In a time domain display, noise is seen as a noticeable thickening of the trace until triggering is lost and the waveform becomes an indistinct blur of light. In the frequency domain, viewed in a spectrum analyzer or oscilloscope set to Math>FFT, the noise floor appears as a rapidly and randomly fluctuating roughly horizontal line below the spectral display of the signal of interest. It is located below the signal because relative to the Y-axis it has less power in decibels. If the signal amplitude declines below the noise amplitude, the signal falls below the noise floor and is lost from the point of view of the user.
This harmful effect can easily be mitigated using either of two tools that are built into modern digital oscilloscopes and may be summoned by pressing a couple soft keys. These tools are Bandwidth Limiting and Signal Averaging (sometimes called Waveform Averaging).
To see how Bandwidth Limiting works in the Tektronix MDO3000 oscilloscope, press AFG and dial-up Sine Wave. Press Output Settings and add 30% noise. Notice that the trace is grossly thickened and triggering is lost. Bandwidth Limiting is accessed by pressing the relevant channel button. The horizontal channel signal menu appears across the bottom of the display and the fourth menu selection is Bandwidth. Pressing the associated soft key, the vertical Bandwidth menu comes up on the right. Full bandwidth, of course, is the default.
When the bandwidth is limited to 250 MHz, the signal is only slightly improved. This is in part dependent upon the sine wave frequency, which may be adjusted in AFG>Settings. Cutting bandwidth to 20 MHz greatly improves the waveform, a relatively small amount of noise remaining as shown by the thickened trace. Bandwidth Limiting is a quick and easy way to cut through a lot of noise, but as we have seen it is not entirely effective. Moreover, it will not work when significant bandwidth is required to display a high-frequency signal.

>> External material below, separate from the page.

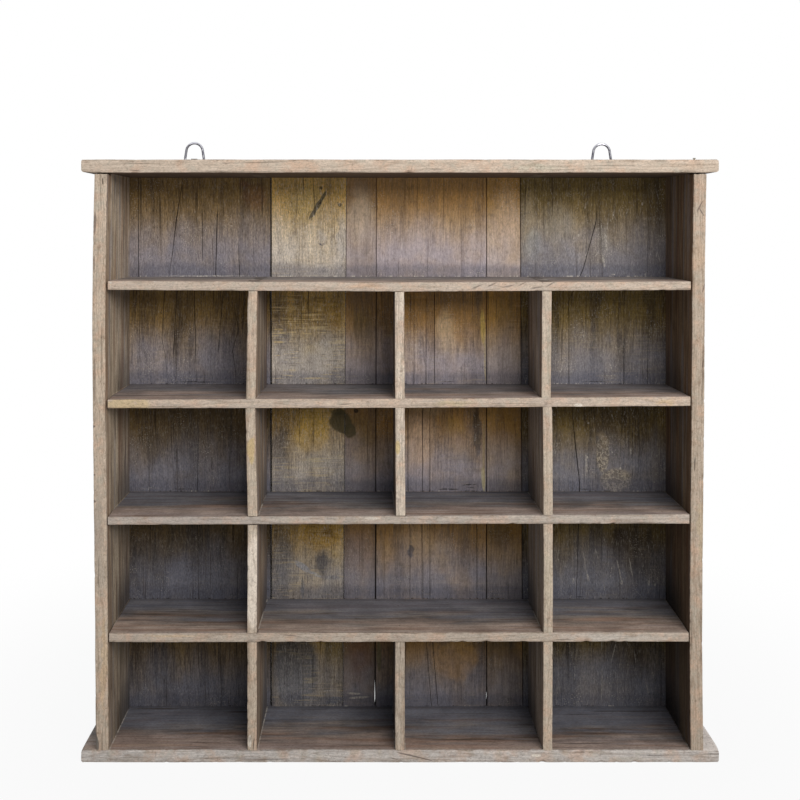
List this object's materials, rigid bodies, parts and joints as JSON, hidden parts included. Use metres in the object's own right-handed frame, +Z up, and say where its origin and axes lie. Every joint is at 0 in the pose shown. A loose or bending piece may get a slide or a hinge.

Waveform Averaging eliminates those disadvantages, but for it to work the waveform under investigation must be periodic and repetitive. To illustrate, with the same 30% noise added, display the sine wave. (Waveform averaging can be difficult to find if you don’t know where to look.) Be sure to turn Bandwidth back to Full. Press Acquire and in the horizontal menu at the bottom, press the soft key associated with Mode. In the vertical menu at the right, press the soft key associated with Average.
Waveform Averaging uses successive acquisitions to obtain an average, and because the periodic waveform remains the same while noise, a random phenomenon, varies in each acquisition, Waveform Averaging successfully eliminates noise from the display, more so as the number of acquisitions is increased. By means of Multipurpose Knob a, this number can be set by the user, varying from two to 512. At 512, the trace is quite thin but the amplitude pulsates. Going back to AFG and eliminating the additive noise, the pulsating ceases and the trace is thin, even more so than when Waveform Averaging is turned off and the sine wave from AFG is observed. That slight amount of observed noise probably derives from the internal noise floor.